**Task prompt**.
Give back the lines exactly, from the first one to the line with "for a node.", both ends included.

**Exercise materials**.

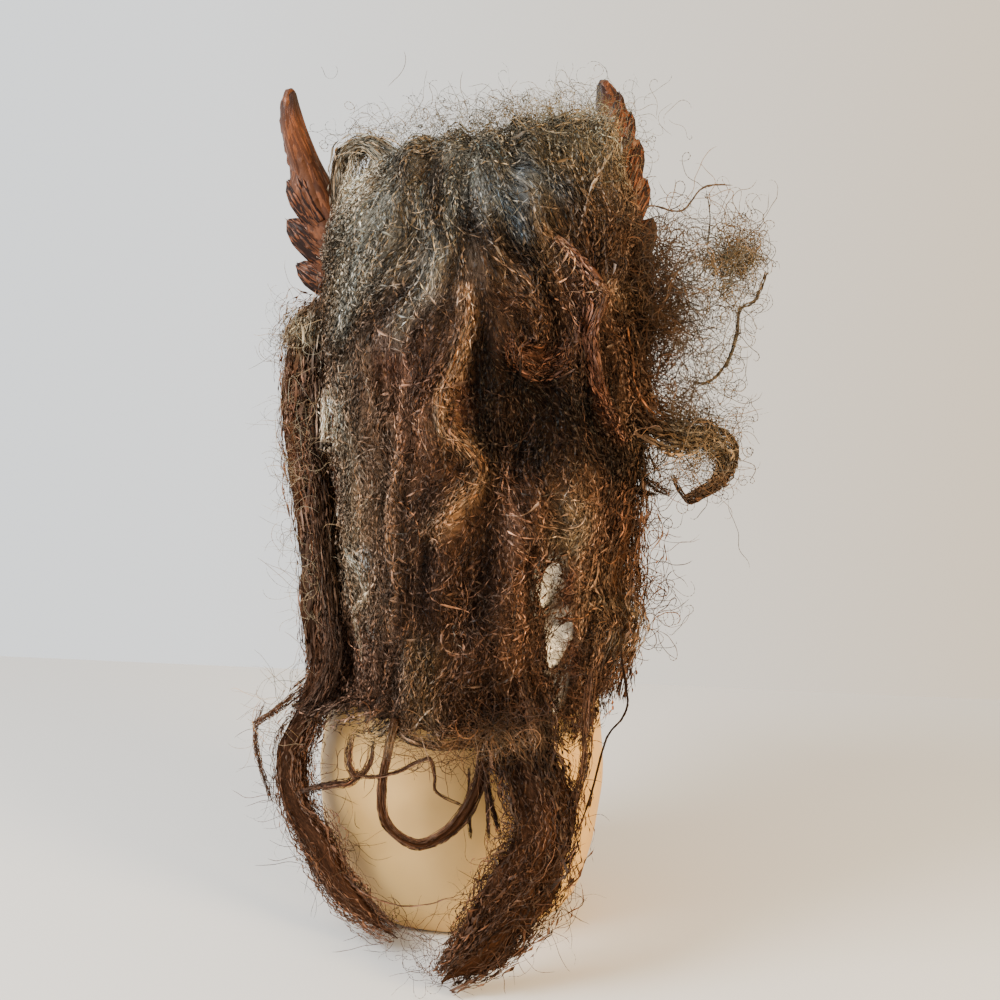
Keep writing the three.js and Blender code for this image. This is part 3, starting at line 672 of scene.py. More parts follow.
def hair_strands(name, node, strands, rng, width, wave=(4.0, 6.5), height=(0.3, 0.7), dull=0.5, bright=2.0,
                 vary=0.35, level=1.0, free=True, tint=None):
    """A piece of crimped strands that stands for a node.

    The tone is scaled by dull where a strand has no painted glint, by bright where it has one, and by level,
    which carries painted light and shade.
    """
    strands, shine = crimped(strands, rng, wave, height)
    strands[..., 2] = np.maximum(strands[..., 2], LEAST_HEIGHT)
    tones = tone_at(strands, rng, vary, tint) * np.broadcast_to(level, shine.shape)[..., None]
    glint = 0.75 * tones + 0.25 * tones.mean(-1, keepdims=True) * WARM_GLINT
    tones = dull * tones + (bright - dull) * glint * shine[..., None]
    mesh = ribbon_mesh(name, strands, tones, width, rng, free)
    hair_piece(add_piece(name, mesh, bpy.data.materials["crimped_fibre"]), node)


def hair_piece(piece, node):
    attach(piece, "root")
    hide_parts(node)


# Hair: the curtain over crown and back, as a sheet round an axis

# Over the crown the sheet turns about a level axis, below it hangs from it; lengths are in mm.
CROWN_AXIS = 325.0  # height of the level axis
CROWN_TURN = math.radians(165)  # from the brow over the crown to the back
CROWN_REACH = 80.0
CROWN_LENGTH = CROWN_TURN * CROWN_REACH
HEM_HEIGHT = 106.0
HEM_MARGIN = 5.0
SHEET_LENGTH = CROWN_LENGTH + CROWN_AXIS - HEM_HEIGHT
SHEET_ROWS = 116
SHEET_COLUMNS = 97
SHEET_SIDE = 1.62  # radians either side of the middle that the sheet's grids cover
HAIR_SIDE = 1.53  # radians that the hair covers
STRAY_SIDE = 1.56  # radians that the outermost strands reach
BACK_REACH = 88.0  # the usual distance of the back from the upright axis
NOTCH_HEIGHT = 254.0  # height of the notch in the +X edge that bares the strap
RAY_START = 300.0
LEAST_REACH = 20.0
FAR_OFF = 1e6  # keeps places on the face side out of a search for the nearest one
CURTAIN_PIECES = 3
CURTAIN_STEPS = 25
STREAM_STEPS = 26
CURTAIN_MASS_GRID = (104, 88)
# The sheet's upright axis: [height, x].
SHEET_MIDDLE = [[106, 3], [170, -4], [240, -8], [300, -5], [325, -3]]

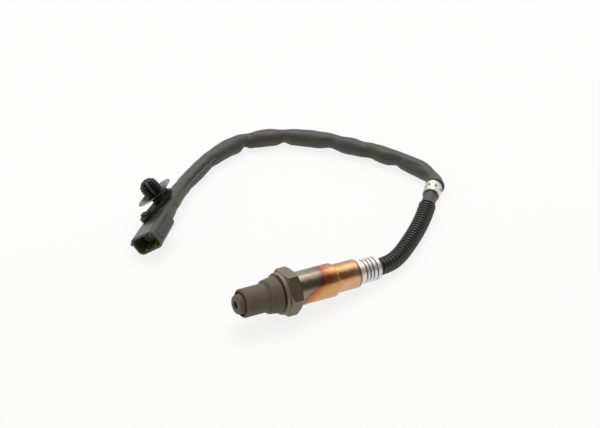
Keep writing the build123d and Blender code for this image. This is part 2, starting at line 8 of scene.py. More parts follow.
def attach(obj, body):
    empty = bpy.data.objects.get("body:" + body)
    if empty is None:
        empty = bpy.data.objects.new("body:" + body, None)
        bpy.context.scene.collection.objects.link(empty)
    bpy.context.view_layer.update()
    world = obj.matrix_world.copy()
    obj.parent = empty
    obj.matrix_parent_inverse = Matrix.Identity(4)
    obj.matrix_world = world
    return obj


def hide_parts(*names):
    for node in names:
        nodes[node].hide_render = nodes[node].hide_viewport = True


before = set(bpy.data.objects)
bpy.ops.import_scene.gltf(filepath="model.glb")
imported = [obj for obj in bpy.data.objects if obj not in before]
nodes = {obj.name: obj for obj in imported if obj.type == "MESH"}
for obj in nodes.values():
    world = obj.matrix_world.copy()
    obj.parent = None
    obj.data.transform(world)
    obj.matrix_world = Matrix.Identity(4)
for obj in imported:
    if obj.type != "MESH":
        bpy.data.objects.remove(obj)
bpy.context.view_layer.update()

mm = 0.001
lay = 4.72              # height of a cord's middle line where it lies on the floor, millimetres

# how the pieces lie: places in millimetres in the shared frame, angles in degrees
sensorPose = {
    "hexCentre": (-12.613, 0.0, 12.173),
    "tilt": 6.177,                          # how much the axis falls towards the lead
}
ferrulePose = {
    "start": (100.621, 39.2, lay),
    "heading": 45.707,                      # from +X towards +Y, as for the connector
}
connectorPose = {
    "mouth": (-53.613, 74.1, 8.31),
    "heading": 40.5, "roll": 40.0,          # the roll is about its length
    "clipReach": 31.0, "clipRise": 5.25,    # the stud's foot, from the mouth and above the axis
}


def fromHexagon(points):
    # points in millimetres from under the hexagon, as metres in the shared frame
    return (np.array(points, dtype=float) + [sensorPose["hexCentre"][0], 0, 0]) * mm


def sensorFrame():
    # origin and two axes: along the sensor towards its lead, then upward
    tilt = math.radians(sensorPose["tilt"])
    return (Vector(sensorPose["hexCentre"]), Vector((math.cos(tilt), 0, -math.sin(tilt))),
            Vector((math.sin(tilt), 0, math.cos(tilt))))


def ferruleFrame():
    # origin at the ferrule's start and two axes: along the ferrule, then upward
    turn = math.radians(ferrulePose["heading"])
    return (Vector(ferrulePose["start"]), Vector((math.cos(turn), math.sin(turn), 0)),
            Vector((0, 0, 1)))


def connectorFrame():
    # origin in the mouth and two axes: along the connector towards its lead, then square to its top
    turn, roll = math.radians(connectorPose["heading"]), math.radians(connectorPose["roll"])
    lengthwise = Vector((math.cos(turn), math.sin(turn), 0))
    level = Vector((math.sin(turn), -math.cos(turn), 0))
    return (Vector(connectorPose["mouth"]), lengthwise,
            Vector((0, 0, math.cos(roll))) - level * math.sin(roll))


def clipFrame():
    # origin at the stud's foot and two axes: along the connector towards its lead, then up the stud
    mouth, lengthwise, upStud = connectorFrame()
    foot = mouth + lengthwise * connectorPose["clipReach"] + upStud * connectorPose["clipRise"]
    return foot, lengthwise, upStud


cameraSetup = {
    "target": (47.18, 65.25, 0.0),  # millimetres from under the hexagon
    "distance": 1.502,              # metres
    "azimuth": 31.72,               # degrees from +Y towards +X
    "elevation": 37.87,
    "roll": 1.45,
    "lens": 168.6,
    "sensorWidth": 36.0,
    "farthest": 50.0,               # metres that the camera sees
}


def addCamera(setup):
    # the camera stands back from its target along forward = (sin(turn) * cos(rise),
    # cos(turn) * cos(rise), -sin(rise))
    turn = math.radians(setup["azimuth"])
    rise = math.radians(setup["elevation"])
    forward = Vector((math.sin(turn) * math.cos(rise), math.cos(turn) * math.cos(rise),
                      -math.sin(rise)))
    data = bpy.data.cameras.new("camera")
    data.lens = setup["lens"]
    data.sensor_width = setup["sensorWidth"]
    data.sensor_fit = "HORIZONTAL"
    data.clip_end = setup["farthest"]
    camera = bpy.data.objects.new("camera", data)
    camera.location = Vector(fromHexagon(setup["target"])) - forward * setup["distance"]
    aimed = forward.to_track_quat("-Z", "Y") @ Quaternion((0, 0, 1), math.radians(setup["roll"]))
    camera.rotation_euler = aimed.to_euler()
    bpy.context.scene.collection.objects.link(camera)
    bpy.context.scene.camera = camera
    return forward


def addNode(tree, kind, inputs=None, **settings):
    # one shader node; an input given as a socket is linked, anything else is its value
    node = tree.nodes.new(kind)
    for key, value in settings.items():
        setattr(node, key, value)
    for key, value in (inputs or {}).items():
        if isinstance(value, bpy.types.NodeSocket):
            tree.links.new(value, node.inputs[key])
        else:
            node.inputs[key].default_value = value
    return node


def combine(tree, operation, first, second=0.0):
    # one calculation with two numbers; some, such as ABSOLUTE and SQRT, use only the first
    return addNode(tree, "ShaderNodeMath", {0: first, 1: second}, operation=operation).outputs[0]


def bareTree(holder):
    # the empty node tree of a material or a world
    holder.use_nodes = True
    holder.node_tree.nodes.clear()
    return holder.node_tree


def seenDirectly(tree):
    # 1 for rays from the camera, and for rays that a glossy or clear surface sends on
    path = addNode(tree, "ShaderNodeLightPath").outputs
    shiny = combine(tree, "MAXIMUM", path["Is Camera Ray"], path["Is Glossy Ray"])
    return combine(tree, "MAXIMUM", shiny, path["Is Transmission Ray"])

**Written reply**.
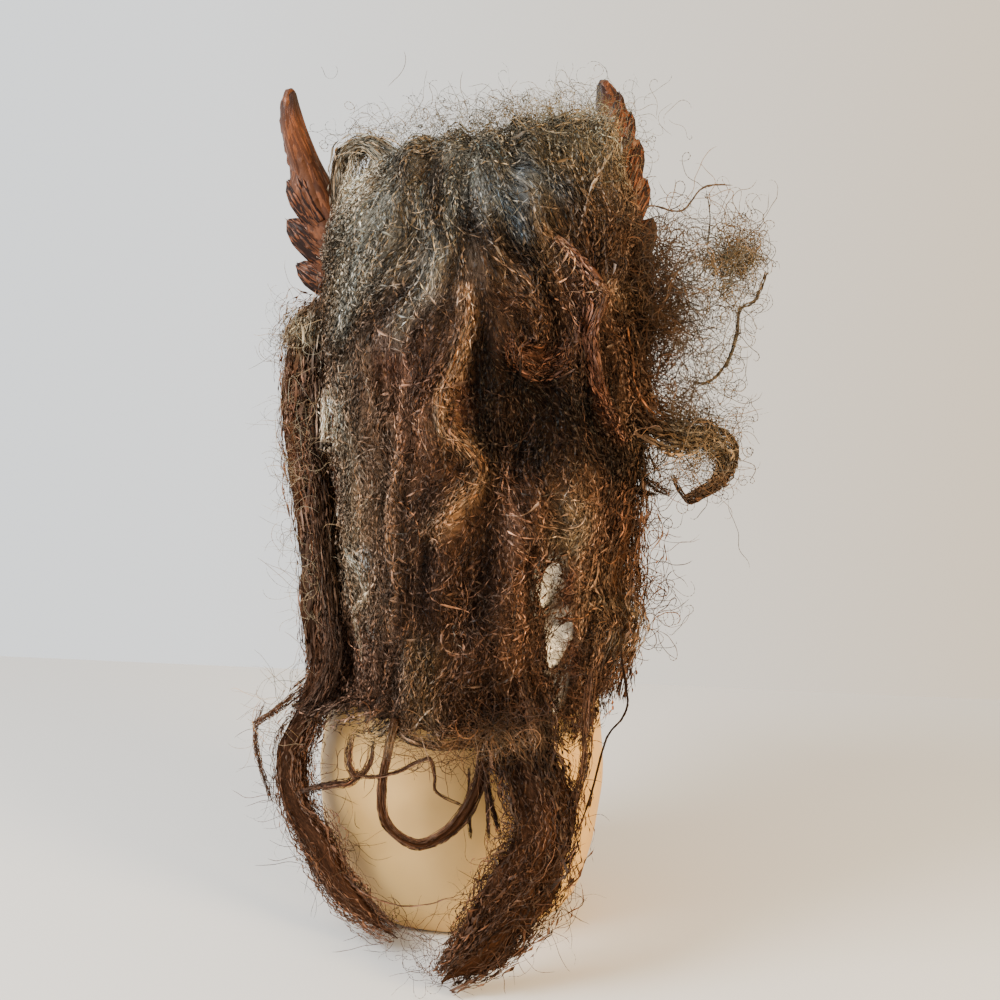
Keep writing the three.js and Blender code for this image. This is part 3, starting at line 672 of scene.py. More parts follow.
def hair_strands(name, node, strands, rng, width, wave=(4.0, 6.5), height=(0.3, 0.7), dull=0.5, bright=2.0,
                 vary=0.35, level=1.0, free=True, tint=None):
    """A piece of crimped strands that stands for a node.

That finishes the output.